The letter was from Sens. Amy Klobuchar and Al Franken and U.S. Reps. Erik Paulsen, Collin Peterson, John Kline, Betty McCollum, Keith Ellison, Michele Bachmann, Tim Walz, and Chip Cravaack.
Minnesota is big in medical device technology, with more than 400 companies that employ more than 30,000 people.
Says the letter to Commissioner Margaret Hamburg:
Dear Dr. Hamburg,
We are writing in regards to the Food and Drug Administration’s (FDA) Office of Device Evaluation’s (ODE) Investigational Device Exemption (IDE) review process. Specifically, we are very concerned that delays in this process are hindering innovation, delaying patient access to new therapies, and undermining the US medical industry’s global leadership.
U.S. medical technology companies have historically led the world with ground-breaking innovations that improve patient care. They are also a key force within the US economy, providing well-paying jobs and remaining one of the few manufacturing sectors with a consistently positive balance of trade. The majority of these companies are small businesses, with 50 employees or less – the core of American innovation and economic growth.
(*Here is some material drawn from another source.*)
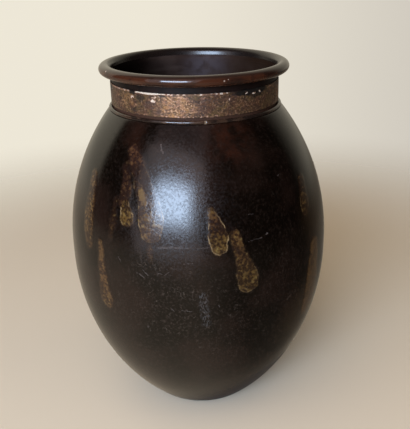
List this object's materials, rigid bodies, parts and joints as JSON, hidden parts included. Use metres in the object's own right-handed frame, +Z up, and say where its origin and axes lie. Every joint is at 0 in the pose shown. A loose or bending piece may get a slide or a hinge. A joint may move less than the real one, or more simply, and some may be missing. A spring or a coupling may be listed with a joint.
{
  "type": "ovoid vase",
  "caption": "Egg-shaped metal flower vase with a short straight neck, a textured band round it, a rolled lip and a low recessed foot ring.",
  "frame": {"origin": "centre of the foot on the plane that the vase rests on", "axes": "+Z up along the vase's own axis; the vase is a body of revolution, and -Y is the side that faces the viewer"},
  "size_m": [0.19, 0.19, 0.258],
  "materials": {
    "dark_bronze": "dark brown patina, polished and waxed, with ochre drip-shaped patina marks",
    "rim_bronze": "chestnut brown patina, polished",
    "worn_copper": "rough copper-coloured skin with worm-track texture and dark patches",
    "foot_bronze": "dull dark brown, as cast, worn where it rests"
  },
  "bodies": {
    "root": {"body_shell": "dark_bronze", "neck_tube": "dark_bronze", "mouth_rim": "rim_bronze", "neck_band": "worn_copper", "shoulder_bead": "rim_bronze", "foot_ring": "foot_bronze", "base_plate": "foot_bronze"}
  },
  "joints": []
}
However, a recent survey of the medical device industry conducted by the Institute for Health Technology Studies showed that we are losing our leadership in this area. The study found that nearly two-thirds of small medical device companies are seeking approvals in Europe before coming to market in the United States.
A review of ODE’s annual reports over the last decade show a clear pattern of decline in the percentage of IDE’s approved on the first IDE review cycle, dropping from 76% in FY2000 to 56% in FY2009. Despite a decrease in the number of original IDE’s submitted and increased funding through user fees, companies are still facing hurdles in IDE first approvals. Most alarming, are the FY2010 figures, released by ODE per the MDUFMA III negotiations, which show only 32% of IDE’s are approved on the first review cycle.
Recent studies, including those compiled by Dr. Josh Makower, MD, of Stanford University and PricewaterhouseCoopers, have shown that the FDA IDE review processes is often inconsistent and unpredictable. Due to this, companies have faced significant delays in bringing their products to market. Additionally, this uncertainty has resulted in reduced venture capital investment in new products.
While we support your mission of ensuring that safe and effective devices reach the marketplace, we feel that we can achieve that goal while still balancing our ability to develop innovative and life-saving therapies.
We request that you provide an explanation for the cause of the 43% drop in IDE’s approved on the first review cycle between FY2009 and FY2010. Additionally, in light of the recent directive by President Obama to eliminate unnecessary delays and regulations within FDA, we would like your feedback on what steps you are considering to improve the IDE review process.
Thank you for your attention to this important matter, and we look forward to your response.